Единство революционного и национально-патриотического начал — мысль, художественно выраженная еще в романе «Братья», получает дальнейшее развитие у Фёдина, теперь уже в крупных фигурах положительных героев.
Максим Горький — художник, строитель советской культуры и человек — счастливо и наиболее полно сочетает в себе оба качества., Точно так же, добавим, как соединение "судьбы современных революционных характеров с судьбой национальной", согласно записи в дневнике с набросками одноименного очерка, Федин увлеченно распознает, например, в личности полководца Г.К. Жукова (очерк "Маршал Жуков", 1945).
Революционность Горького — это и есть высший патриотизм. В главном и решающем деятельность великого пролетарского гуманиста по собиранию сил новой советской литературы отвечает линии партии в области культуры. Недаром важнейшим эпизодом книги являются те страницы, где Горький выведен рядом с Лениным после окончания Второго конгресса Коминтерна. "Я увидел на лице Горького новые черты, — пишет Федин, — каких не помнил из прежних встреч. Он был, наверно, до глубины взволнован и преодолевал волнение, и это сделало его взгляд жестким, всегда живые складки щек — неподвижными. Он показался мне очень властным, и все лицо его словно выражало непреклонность, которая только что прозвенела в речи Ленина и которой дышал весь конгресс.
Стиснутый толпой, глядя через плечи и головы людей, я изо всех сил старался не пропустить какого-нибудь движения этих двух человек, стоявших рядом, — Ленина и Горького.
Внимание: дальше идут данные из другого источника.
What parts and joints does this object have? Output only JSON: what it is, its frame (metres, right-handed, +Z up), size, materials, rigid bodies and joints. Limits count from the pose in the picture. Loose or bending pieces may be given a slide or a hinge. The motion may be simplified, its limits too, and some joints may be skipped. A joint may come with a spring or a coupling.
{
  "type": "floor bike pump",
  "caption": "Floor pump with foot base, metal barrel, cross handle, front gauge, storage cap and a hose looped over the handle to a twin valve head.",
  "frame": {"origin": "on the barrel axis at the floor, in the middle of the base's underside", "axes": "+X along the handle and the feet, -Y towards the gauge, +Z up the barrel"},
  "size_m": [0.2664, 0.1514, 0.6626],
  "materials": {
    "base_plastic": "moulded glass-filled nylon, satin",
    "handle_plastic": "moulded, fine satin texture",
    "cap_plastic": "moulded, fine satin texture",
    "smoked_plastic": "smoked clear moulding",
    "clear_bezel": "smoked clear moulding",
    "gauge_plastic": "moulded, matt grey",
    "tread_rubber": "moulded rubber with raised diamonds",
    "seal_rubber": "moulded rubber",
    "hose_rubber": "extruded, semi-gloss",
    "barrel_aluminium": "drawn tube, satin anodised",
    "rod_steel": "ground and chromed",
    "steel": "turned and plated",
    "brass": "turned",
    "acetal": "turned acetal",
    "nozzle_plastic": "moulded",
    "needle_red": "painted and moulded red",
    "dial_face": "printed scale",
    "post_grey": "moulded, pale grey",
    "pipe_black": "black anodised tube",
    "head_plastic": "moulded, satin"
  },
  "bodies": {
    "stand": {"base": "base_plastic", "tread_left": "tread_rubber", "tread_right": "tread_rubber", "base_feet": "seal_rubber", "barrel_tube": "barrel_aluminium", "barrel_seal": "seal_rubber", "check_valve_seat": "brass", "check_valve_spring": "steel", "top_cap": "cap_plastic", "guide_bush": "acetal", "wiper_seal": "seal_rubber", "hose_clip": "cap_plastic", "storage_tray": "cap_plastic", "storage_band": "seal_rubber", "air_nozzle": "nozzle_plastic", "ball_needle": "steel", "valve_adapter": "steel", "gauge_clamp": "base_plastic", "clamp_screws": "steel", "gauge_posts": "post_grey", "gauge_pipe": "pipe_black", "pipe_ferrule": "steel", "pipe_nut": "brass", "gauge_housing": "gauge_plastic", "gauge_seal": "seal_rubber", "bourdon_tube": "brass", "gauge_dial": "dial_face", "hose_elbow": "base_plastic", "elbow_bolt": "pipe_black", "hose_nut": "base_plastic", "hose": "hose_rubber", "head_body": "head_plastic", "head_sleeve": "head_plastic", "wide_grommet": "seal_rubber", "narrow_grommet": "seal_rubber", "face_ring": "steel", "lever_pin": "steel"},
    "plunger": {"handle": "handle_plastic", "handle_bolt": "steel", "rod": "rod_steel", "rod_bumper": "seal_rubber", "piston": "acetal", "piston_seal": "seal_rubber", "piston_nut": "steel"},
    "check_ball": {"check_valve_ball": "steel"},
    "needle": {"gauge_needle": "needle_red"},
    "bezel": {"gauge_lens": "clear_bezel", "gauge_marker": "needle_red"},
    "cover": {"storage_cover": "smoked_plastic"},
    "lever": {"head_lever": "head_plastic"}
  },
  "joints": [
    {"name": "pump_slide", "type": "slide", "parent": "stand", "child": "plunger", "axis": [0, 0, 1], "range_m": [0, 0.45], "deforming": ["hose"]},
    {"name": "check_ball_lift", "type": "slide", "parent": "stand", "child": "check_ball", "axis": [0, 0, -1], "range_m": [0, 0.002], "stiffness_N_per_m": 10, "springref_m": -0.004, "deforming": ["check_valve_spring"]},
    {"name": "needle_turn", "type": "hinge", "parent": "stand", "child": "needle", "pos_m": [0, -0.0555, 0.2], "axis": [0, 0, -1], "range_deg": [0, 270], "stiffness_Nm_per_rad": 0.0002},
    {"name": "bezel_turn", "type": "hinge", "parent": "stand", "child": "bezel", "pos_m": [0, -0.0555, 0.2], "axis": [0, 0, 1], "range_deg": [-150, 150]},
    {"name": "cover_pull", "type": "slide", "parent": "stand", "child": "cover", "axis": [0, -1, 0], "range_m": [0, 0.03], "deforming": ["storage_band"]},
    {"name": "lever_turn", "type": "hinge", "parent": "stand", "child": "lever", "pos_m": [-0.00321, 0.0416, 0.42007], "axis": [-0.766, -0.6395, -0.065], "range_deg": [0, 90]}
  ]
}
И мне казалось: все лучшее, что я когда-нибудь думал о Горьком, воплощено в нем в этот миг, в этой близости к Ленину — к высшему осмыслению всего происходившего в мире".
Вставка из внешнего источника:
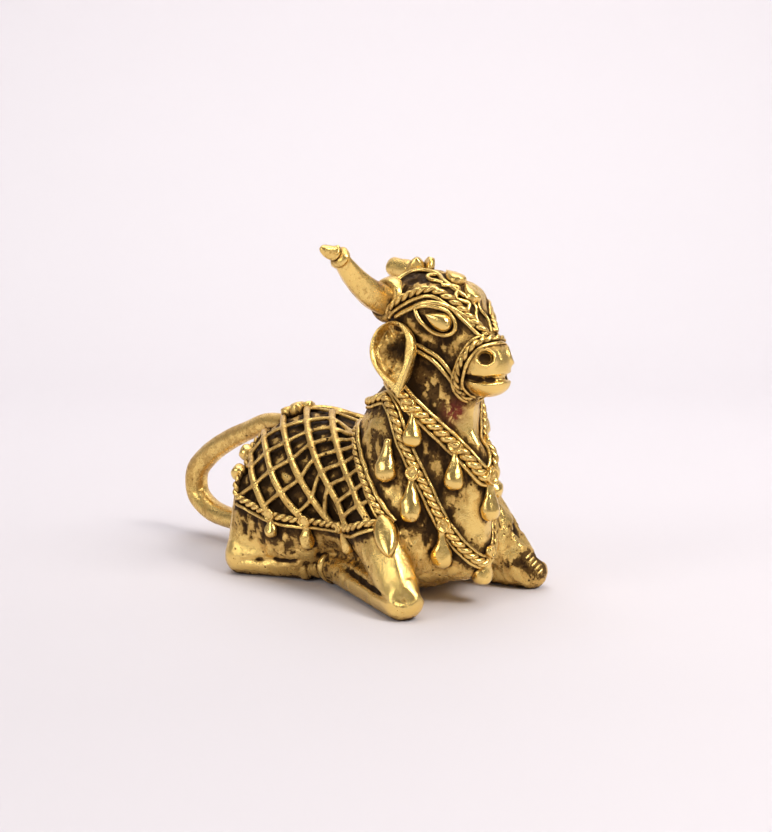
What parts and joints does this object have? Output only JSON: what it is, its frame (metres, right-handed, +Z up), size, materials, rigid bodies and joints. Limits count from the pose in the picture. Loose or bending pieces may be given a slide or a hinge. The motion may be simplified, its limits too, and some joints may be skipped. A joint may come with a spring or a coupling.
{
  "type": "reclining bull figure",
  "caption": "Cast brass figure of a reclining humped bull with a net saddle cloth, rope necklaces with drops, a raised head and a looped tail.",
  "frame": {"origin": "on the table, under the middle of the figure's bounding box", "axes": "+X forward, the way the bull faces, +Y to the bull's own left, +Z up"},
  "size_m": [0.129, 0.06, 0.094],
  "materials": {
    "brass": "polished high spots over a dark brown patina in the recesses"
  },
  "bodies": {
    "root": {"nandi_bull": "brass"}
  },
  "joints": []
}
Благодаря силе и художественной красочности изображения главного героя книга Федина занимает особое место в поистине необозримой мемуаристике о Горьком. Общественно-литературное ее звучание широко. В документально-мемуарном жанре она стала одним из образцов лепки масштабного характера, находящегося в центре событий, и тонкого проникновения в мир людей искусства, изображения гражданского и духовного развития и мужания художника…
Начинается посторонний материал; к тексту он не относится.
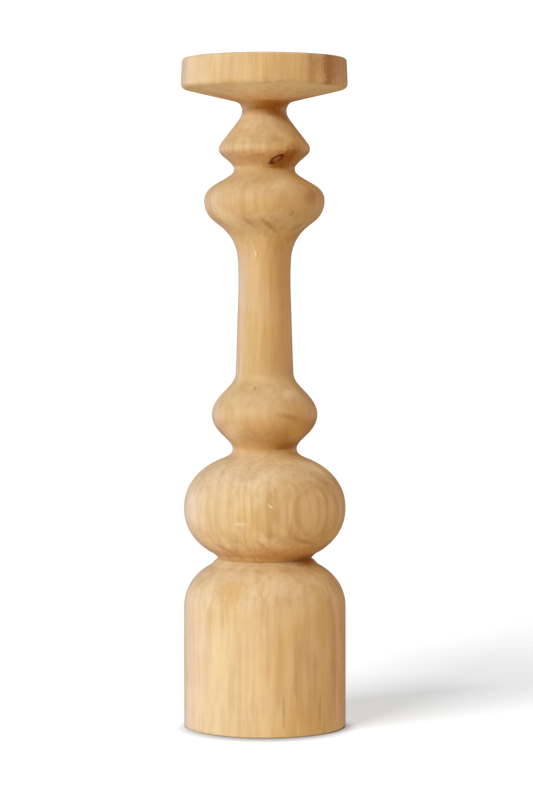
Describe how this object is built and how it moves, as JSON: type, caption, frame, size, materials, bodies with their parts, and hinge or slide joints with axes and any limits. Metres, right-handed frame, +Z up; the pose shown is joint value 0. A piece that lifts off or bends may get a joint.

Вместе с тем книга "Горький среди нас" не лишена недостатков, признанных и самим автором. В обилии воспроизводя разнообразные высказывания Горького, Федин не всегда отмечает противоречия, свойственные подчас позиции великого писателя в 20-е годы. При изображении литературной атмосферы времени и истолкованиях некоторых литературно-художественных явлений Федин также не всегда отчетливо корректирует прежние свои, порою незрелые общественно-эстетические восприятия молодых лет нынешними ясными, четкими, определившимися оценками, в результате чего на иные фигуры, весьма двойственные или даже отрицательные, по замыслу, ложится невольный отсвет идеализации. Это касается и некоторых черт в литературных портретах представителей старой буржуазной интеллигенции (Ремизов, Аким Волынский, Сологуб), и того, как преподносятся порой собственные идейно-эстетические заблуждения автора и его коллег по кружку "серапионов"."…Я остался слишком беллетристом, художником в книге, преимущественно публицистичной, — обобщал позже Федин. — Публицистика требует точных формулировок и ясной обдуманности оценок. У меня этого не обнаружилось, где особенно нужно".
Первая часть книги, охватывавшая 1920–1921 годы, где повествование только начало развертываться, вызвала восторженные оценки критики. "В мастерском описании Константина Федина перед нами возникает фигура А.М. Горького как живая, — писал, например, один из критиков. — …Кажется, нельзя в этих описаниях ни одного слова ни прибавить, ни убавить. Рисунок филигранной работы радует сердце. Новая книжка Федина родит поэтому чувство благодарности к автору".